We all worry about speaking to a parent about the son or daughter they lost. I’m involved in bereavement ministry and I still worry, insanely, that I will just add to their pain by reminding them of the one they love, as though they ever forget, or would ever want to. Every day they wake up and that hole is in their hearts. That hole will always be in their hearts.
I don’t say that the wound will never heal. It will. For some, healing will take different forms, but the wounded continue living. No one can bleed forever and survive. Humans are resilient and, eventually, they go on. Often, they break in destructive ways, and in so breaking receive new wounds. No one is unchanged. They may go back to work or to the daily routine, but there is no going back to what was. There is before and there is after—everything before is changed, and everything after has a different shade.
What remains is a scar they will carry for the rest of their lives and beyond this world, because that scar is a remnant of love, and it must remain, not as an open and bleeding wound, but as a mark on the soul. When Jesus displayed his resurrected body to the apostles, the scars of his wounds remained. He wasn’t still bleeding. But he also was not who he had been. He had changed.
The marks of the nails and the spear remained because they matter. The only thing in heaven made by human hands are the wounds of Christ. We are saved by those wounds, which makes them unique. And we are shaped by our own wounds, because they are ours. The scars they leave behind are a remnant of a love lost or a battle won.
We do not know what our souls will be like in heaven or what form our resurrected bodies will take, but I cannot believe we will be other than ourselves, only perfected. If someone lives 80 years on this earth, and 60 of them are lived in the shadow of tragedy, I believe those years matter to the person they will be in eternity. We can only be who we are: the sum of our sorrows and joys, trials and triumphs, pain and renewal. Suffering can’t be erased, but it can be sanctified.
If the promise of Easter Sunday is anything, it is this: death may mark us, and it will certainly have its moment at the end of each life. But it does not have the final word. It does not win.

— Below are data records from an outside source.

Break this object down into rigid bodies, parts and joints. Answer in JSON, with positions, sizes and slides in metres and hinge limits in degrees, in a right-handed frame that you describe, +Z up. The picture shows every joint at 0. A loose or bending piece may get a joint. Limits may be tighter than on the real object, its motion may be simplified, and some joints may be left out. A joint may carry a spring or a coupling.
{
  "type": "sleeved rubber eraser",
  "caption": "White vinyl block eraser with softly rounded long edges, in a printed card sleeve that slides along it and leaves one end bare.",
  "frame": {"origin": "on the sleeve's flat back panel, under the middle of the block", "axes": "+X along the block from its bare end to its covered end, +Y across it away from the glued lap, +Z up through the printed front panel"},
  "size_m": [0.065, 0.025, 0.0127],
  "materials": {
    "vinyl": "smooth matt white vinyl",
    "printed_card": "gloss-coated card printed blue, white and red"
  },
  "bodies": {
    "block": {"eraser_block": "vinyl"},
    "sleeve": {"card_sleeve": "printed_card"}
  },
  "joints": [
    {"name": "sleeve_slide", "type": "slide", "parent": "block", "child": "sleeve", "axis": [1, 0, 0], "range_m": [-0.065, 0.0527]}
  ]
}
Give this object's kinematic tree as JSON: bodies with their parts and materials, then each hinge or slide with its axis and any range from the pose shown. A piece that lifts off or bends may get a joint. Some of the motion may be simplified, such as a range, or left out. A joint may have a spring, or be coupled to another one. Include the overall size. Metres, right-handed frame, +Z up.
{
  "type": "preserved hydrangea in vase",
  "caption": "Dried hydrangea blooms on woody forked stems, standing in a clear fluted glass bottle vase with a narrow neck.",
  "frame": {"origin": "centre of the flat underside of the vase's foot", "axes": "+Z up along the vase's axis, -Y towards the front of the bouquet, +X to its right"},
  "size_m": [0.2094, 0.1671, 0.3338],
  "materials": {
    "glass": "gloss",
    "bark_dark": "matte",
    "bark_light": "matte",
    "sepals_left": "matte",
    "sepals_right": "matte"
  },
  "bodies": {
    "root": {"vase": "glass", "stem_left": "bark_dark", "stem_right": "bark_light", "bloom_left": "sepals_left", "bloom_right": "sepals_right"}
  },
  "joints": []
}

God, too, is a grieving parent, and He grieves eternally. If the moment of the crucifixion spans time and matter, as we believe it does because Jesus is true God and true man, then the Father’s sorrow does as well. The Father is eternally watching his only Son tortured to death, and although He knows that everlasting life waits on the other side of suffering, that landscape of pain and darkness still must be traversed. We don’t get to the sunlight until we’ve passed through the shadows.

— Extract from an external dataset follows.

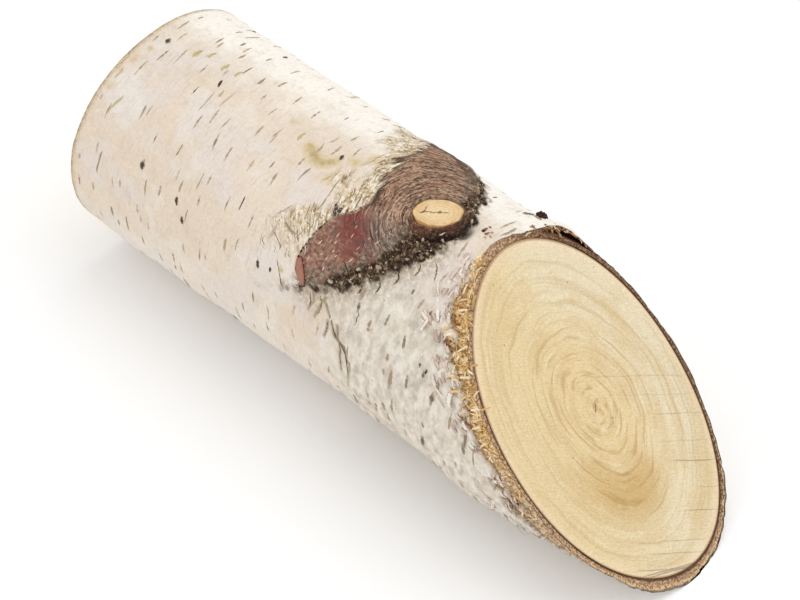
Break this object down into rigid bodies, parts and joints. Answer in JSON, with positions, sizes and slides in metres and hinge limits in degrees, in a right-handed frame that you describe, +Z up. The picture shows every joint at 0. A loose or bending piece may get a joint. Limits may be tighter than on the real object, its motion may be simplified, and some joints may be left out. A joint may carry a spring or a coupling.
{
  "type": "birch log",
  "caption": "Short birch log on its side, sawn square at one end and slanting at the other, with white bark, a dark branch scar and a cut branch stub.",
  "frame": {"origin": "on the ground, under the middle of the log's box", "axes": "+Z up; +X along the log, from the square end towards the slanting cut, which faces up and towards +X"},
  "size_m": [0.2673, 0.0934, 0.0956],
  "materials": {
    "wood": "freshly sawn pale birch wood, matt",
    "bark": "white papery birch bark with dark lenticels, matt"
  },
  "bodies": {
    "root": {"wood": "wood", "bark": "bark"}
  },
  "joints": []
}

The parents in Texas are experiencing so many things that they feel their hearts and minds may explode. They are alternately frenzied and numb. They relive every choice they made or could have made. Each morning feels unreal, and there’s a moment upon waking when they imagine maybe it didn’t all happen. They’re having panic attacks. They are angry–so very angry. Sadness doesn’t even begin to capture it—it’s such an insufficient word. You’re sad when you break your favorite coffee mug. A loss like this might as well be the end of the universe. Our words fail, which is why we fail when we try to comfort using words.
The question Why? is never far from their minds. They are angry with God, and they should be, and they should tell Him so. It’s not like He doesn’t already know.

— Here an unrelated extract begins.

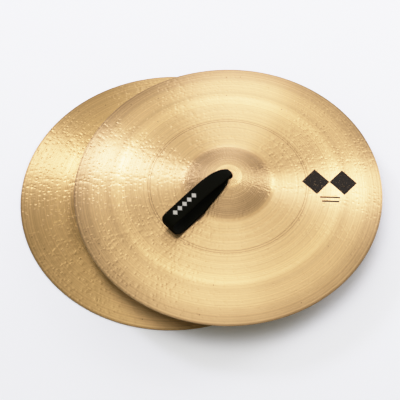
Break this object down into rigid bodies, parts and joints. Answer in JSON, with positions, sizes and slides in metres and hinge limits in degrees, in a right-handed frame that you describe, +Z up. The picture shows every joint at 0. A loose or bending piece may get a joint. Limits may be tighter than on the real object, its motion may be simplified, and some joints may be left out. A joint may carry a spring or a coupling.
{
  "type": "hand cymbals",
  "caption": "Pair of round bronze hand cymbals with domed bells, one lying over the other, each with a leather hand strap knotted through its hole.",
  "frame": {"origin": "middle of the pair's box, on the surface that the lower cymbal's rim stands on", "axes": "+Z up through the bells, +X towards the side the upper cymbal is shifted to, +Y towards the back"},
  "size_m": [0.5402, 0.4722, 0.095],
  "materials": {
    "bronze": "lathed and hammered bell bronze",
    "strap_leather": "black, smooth grain"
  },
  "bodies": {
    "lower_cymbal": {"lower_cymbal": "bronze"},
    "lower_knot": {"lower_strap_thong_1": "strap_leather", "lower_strap_thong_2": "strap_leather", "lower_strap_thong_3": "strap_leather", "lower_strap_thong_4": "strap_leather"},
    "lower_strap": {"lower_strap_loop": "strap_leather"},
    "upper_cymbal": {"upper_cymbal": "bronze"},
    "upper_knot": {"upper_strap_thong_1": "strap_leather", "upper_strap_thong_2": "strap_leather", "upper_strap_thong_3": "strap_leather", "upper_strap_thong_4": "strap_leather"},
    "upper_strap": {"upper_strap_loop": "strap_leather"}
  },
  "joints": [
    {"name": "upper_lift", "type": "slide", "parent": "lower_cymbal", "child": "upper_cymbal", "axis": [0, 0, 1], "range_m": [0, 0.25]},
    {"name": "upper_strap_turn", "type": "hinge", "parent": "upper_cymbal", "child": "upper_knot", "pos_m": [0.0415, -0.0075, 0.0822], "axis": [0, 0, 1], "continuous": true},
    {"name": "upper_strap_swing", "type": "hinge", "parent": "upper_knot", "child": "upper_strap", "pos_m": [0.04127, -0.0077, 0.08815], "axis": [-0.6626, 0.749, 0], "range_deg": [0, 100]},
    {"name": "lower_strap_turn", "type": "hinge", "parent": "lower_cymbal", "child": "lower_knot", "pos_m": [-0.0415, 0.0075, 0.0452], "axis": [0, 0, 1], "continuous": true},
    {"name": "lower_strap_swing", "type": "hinge", "parent": "lower_knot", "child": "lower_strap", "pos_m": [-0.0412, 0.00745, 0.05115], "axis": [-0.1736, -0.9848, 0], "range_deg": [0, 100]}
  ],
  "couplings": [
    {"joint": "lower_strap_swing", "follows": "upper_lift", "rad_per_m": 6.28}
  ]
}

I don’t even know any of these families and I’m angry with God about it all. I’m certain of this much: when I stand before Him to be judged, I’m going to have some questions. And the first will be, Did it all have to be this hard?
I think the holes in his hands and feet and side–the wounds by which death was defeated–already provide the answer, but that doesn’t make it any easier. My faith remains because I trust that it will all make sense in the end. Sometimes I feel that better than at others. This week it’s a little harder. In moments like this, we have to trust that He understands something we do not.
I think of a painting done in pointillism, which looks like nothing when standing close to it–just little points of pigment, some light, some dark.
But when I stand back, I can see the entire image, and it is beautiful.
Each life is like a painting made of light and darkness. We’re too close to it, though. We can only see what we’re looking at in any given moment. We only see the parts.
God sees it all. And when we come face to face with Him, He will show us our painting, and we will see how the dark places fit together with the light. We will see, even as we are seen. And we will know. And it will all make sense. It will be terrible and it will be beautiful. But it will be ours.
So, so true, compassionate and broad. And I like what you say about the scars, that the Son of God Himself still bears the scars, but in victory. We can't imagine the final overcoming that those bereaved parents will experience.